Этих полутора-двух секунд мне оказалось достаточно, чтобы схватить баллончик с лаком и зажигалку. В следующее мгновение я щелкнул крышкой, высекая огонь и направил через него струю лака в глаза Мелентьева. Даже, если бы с огнем случилась осечка, все равно, на какое-то время получилось бы ослепить противника. Но осечки, на мое счастье не произошло, в глаза упыря хлынул факел.
Московский засланец взвизгнул, как баба и уронив полотенце, прижал ладони к лицу. Вместо визга, раздалось продолжительное и тонкое «И-и-и-и!!!». А я изо всех сил, которые у меня были, въехал коленом ему по яйцам.
Звук оборвался и мой недруг, скрючившись, с мычанием начал заваливаться боком на пол.
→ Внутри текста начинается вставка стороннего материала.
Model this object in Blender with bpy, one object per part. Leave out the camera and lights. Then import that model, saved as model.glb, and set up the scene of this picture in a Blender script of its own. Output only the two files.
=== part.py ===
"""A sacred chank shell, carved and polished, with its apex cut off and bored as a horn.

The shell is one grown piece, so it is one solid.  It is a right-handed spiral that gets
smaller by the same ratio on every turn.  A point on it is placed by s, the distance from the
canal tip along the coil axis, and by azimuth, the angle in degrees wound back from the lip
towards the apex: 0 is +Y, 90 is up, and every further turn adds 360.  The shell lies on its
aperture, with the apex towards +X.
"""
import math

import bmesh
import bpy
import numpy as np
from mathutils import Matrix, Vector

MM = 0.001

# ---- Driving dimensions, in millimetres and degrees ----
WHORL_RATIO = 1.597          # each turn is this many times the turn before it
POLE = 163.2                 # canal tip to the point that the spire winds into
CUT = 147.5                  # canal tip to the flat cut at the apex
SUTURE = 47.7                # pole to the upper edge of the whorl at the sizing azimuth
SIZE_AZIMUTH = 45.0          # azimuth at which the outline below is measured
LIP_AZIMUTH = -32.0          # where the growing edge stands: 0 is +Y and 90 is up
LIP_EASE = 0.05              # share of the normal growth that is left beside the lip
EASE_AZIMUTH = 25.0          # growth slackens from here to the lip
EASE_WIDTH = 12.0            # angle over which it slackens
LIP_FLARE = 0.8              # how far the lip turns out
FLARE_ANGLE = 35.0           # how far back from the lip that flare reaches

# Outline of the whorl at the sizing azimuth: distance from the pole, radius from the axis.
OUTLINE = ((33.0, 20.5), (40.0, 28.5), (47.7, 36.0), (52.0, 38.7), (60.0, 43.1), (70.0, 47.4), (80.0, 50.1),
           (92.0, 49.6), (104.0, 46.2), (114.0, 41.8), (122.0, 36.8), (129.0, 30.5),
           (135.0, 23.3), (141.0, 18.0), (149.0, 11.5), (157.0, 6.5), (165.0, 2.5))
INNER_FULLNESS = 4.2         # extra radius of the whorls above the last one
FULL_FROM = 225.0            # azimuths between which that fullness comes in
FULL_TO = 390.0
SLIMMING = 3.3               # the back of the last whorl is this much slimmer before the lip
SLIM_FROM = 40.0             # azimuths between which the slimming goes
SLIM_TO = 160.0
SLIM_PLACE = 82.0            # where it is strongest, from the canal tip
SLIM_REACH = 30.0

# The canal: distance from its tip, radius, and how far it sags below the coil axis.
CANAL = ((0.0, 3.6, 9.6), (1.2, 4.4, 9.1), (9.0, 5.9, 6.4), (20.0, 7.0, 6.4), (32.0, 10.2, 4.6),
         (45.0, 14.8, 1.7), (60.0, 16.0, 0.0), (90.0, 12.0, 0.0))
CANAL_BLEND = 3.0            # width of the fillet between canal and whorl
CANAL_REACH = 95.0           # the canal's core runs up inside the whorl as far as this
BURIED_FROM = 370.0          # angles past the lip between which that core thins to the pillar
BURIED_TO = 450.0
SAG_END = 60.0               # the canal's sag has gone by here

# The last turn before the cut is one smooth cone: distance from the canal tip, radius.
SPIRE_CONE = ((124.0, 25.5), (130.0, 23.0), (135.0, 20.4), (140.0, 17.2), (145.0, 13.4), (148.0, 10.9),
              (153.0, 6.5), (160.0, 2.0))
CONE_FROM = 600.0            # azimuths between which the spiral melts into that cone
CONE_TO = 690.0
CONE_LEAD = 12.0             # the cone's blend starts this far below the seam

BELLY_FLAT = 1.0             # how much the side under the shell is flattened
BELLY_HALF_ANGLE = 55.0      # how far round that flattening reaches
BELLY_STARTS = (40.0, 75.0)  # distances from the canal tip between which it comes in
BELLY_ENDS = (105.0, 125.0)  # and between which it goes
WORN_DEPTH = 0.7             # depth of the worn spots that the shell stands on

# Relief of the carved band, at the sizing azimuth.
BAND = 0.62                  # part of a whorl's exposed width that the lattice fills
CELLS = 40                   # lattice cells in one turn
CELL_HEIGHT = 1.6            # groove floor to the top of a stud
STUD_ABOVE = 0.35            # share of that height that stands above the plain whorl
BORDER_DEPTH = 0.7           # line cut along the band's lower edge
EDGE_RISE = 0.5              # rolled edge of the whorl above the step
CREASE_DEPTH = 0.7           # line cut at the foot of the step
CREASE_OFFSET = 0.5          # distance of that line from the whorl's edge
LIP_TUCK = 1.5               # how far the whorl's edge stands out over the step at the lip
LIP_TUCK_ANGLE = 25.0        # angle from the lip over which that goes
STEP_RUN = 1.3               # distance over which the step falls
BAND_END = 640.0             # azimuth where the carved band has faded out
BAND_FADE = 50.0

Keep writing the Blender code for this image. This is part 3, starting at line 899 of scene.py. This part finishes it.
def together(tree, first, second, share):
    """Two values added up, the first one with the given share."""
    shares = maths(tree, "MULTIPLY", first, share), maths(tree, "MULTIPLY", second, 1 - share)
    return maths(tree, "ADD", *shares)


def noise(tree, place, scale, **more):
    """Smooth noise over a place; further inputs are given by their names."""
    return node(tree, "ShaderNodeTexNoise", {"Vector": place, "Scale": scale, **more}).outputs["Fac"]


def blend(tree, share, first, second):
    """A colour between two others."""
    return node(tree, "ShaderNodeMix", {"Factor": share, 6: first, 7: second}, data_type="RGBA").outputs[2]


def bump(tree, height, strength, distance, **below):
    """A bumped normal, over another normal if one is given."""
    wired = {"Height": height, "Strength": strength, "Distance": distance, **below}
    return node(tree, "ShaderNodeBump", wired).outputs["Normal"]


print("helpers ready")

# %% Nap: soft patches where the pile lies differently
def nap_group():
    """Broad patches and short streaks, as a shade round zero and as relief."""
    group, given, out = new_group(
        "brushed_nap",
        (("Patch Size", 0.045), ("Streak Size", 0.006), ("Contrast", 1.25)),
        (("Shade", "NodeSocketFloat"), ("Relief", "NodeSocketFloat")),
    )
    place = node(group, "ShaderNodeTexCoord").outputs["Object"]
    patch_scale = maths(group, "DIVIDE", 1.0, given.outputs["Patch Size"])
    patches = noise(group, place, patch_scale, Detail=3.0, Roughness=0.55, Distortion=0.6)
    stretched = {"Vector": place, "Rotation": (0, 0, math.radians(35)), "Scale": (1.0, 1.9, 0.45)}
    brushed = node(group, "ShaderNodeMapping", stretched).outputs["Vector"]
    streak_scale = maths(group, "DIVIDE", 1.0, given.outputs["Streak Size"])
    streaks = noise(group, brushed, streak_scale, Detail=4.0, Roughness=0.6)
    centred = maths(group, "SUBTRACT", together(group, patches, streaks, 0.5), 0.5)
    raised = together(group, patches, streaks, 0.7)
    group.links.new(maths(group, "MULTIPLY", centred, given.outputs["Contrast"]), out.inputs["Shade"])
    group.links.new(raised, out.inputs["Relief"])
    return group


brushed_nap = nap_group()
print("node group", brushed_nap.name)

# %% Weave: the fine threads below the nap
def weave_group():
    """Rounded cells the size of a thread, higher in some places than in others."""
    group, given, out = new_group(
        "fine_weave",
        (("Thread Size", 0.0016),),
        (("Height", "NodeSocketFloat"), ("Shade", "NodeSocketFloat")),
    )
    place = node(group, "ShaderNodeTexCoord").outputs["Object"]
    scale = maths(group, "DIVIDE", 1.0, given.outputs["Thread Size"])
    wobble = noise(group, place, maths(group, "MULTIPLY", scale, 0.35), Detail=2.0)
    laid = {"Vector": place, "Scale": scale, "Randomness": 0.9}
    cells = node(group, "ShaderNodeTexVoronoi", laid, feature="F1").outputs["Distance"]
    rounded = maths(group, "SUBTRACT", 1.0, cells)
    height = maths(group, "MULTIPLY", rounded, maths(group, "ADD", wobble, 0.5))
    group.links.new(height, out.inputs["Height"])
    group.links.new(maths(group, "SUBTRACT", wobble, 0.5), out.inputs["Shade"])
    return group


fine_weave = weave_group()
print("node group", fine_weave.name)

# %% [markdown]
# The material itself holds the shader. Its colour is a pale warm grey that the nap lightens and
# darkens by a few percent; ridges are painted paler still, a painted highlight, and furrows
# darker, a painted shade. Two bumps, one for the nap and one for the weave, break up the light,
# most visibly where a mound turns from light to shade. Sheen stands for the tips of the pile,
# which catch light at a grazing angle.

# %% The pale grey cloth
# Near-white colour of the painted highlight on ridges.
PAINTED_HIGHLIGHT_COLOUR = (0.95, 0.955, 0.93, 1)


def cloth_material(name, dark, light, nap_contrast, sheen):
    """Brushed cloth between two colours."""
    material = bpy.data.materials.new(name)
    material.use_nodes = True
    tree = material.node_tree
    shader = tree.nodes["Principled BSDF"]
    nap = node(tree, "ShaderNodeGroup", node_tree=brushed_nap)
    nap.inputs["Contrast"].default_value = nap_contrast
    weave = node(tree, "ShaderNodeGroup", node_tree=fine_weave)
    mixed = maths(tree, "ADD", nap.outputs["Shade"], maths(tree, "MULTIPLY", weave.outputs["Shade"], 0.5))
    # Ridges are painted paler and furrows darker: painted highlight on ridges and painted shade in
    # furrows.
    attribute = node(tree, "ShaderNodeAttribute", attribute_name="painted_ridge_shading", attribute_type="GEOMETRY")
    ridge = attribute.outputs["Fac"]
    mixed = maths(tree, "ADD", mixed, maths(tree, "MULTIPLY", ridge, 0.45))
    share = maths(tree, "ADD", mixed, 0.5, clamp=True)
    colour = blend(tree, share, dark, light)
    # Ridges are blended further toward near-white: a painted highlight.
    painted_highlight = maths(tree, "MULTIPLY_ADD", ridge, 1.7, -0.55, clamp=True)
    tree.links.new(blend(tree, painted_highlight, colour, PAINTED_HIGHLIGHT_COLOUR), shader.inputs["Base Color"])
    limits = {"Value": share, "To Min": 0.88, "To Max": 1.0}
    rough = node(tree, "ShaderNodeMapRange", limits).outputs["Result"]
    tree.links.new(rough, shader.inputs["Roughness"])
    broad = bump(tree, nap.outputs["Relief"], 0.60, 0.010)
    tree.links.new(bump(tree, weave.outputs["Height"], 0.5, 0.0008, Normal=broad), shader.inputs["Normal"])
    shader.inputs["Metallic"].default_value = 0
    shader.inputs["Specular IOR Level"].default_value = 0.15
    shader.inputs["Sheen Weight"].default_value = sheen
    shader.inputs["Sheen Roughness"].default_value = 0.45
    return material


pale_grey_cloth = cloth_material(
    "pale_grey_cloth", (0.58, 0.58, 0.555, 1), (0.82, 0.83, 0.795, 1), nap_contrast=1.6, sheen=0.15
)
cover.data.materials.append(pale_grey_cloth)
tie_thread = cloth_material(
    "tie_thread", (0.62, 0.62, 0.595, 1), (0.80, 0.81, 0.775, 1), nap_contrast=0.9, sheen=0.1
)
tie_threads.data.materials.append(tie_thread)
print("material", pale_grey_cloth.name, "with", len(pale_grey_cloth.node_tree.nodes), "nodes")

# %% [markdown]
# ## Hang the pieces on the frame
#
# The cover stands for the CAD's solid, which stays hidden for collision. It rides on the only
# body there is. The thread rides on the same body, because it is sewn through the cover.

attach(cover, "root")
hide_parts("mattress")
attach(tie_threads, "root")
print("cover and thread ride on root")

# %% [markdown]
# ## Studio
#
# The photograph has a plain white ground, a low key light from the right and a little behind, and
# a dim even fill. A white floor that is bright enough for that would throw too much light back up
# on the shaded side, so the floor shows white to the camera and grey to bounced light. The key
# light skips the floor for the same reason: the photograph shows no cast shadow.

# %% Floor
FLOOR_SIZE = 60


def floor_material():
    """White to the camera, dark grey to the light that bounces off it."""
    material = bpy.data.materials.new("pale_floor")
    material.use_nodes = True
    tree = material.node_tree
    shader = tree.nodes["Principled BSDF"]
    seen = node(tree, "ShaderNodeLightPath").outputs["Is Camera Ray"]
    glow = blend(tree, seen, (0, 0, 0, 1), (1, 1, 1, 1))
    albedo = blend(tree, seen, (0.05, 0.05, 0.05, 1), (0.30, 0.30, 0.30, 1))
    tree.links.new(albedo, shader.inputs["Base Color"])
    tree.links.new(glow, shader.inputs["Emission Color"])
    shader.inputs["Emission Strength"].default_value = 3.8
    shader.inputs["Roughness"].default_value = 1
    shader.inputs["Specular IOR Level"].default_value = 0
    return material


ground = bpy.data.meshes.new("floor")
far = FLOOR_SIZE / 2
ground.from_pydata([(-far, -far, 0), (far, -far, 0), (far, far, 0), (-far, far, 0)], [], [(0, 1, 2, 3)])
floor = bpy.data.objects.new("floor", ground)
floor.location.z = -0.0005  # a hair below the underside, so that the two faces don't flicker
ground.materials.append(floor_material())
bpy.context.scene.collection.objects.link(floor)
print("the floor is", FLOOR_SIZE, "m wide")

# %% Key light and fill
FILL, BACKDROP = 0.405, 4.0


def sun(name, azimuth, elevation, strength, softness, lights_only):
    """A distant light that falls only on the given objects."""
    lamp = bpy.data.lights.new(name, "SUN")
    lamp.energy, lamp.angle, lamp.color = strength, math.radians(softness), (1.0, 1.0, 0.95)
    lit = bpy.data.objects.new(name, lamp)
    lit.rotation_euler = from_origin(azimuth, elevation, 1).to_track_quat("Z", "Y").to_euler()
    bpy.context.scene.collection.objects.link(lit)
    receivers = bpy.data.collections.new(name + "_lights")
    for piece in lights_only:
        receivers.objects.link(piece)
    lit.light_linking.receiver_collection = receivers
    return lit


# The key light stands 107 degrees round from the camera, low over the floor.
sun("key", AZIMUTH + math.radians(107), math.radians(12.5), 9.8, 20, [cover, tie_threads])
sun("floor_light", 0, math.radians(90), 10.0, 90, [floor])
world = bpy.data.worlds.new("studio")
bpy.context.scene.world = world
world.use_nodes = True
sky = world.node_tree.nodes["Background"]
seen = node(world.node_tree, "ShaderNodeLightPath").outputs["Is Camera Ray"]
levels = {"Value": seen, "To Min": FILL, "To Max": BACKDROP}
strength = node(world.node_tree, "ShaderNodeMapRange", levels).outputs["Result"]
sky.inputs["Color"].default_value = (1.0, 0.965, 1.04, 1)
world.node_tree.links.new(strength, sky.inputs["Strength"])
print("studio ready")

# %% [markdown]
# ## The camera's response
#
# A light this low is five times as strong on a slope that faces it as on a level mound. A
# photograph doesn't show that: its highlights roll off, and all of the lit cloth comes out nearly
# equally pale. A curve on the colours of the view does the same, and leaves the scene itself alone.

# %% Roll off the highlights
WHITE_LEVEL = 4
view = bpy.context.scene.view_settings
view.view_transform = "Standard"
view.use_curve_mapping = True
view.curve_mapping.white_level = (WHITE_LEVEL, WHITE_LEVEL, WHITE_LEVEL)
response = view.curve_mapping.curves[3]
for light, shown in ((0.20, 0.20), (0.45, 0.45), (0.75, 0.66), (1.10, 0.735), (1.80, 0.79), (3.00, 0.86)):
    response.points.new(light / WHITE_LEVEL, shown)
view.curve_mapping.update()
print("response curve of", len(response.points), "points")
Когда я наклонился над ним, чтобы забрать у него из-за пояса пистолет, в глазах у меня помутилось и меня стошнило. Большей частью на пол, но и Мелентьеву досталось. Я успел испугаться, что могу прямо сейчас отключиться. И этот испуг, как ни странно, добавил мне сил. Завладев килограммом железа, я половчее ухватил его и с размаху опустил на темя товарища полковника. Мычание прервалось и тело полкана расслабленно расплылось по полу. Сняв ПМ с предохранителя, я передернул затвор, и не обращая внимания на выскочивший и улетевший куда-то вправо патрон, побрел в комнату. Наручники, как я помнил, остались там.
Глава 11
— Ты отпусти меня Корнеев, — бубнил лежащий в коридоре опалённый полковник, пока я приводил себя в порядок, — Я слово тебе даю, уеду и больше ты меня никогда не увидишь!
Это да, согласен, не увижу. Так же не увижу, как полтора часа назад. Сунешь сзади мне нож в печень и больше никогда не увижу. Ни тебя, ни вообще, кого-либо. Нет уж, друг любезный Аркадий, так уж получается, что на такой большой земле места нам с тобой двоим слишком мало. С недавних пор. И видит бог, не я эту поножовщину затеял. Любимой родине тебя сдавать тоже никак нельзя. Родина, она, мать такая, порой бывает очень любопытная! Она вопросы иногда задавать любит. Отдай тебя ей и через пару недель, максимум через месяц, неизбежно сместятся у тебя при твоей невеселой камерной жизни все твои приоритеты. И запоешь ты соловьем. Потому, что терять тебе уже будет нечего. А самые ничтожные и простейшие блага станут для тебя недоступной роскошью. За кусок колбасы, за пачку чая, за отдельную камеру ты непременно запоёшь. А то и еще раньше, чем через пару недель. Потому как сам ты вертухай и иллюзий по этой части ты давно уже не питаешь. И тогда руководитель следственной бригады Генпрокуратуры Эльвира Юрьевна Клюйко может пересмотреть своё ко мне отношение. И чего доброго, начнёт задавать мне пошлые вопросы. Хорошо еще, если она это будет делать, как частное лицо. А ну, как она затеется с этим нехорошим развлечением на официальной основе? Нет, друг Аркадий, нам такой хоккей не нужен! Да и как далеко ты, уедешь, если даже умом я тронусь и тебя отпущу? С такой-то рожей!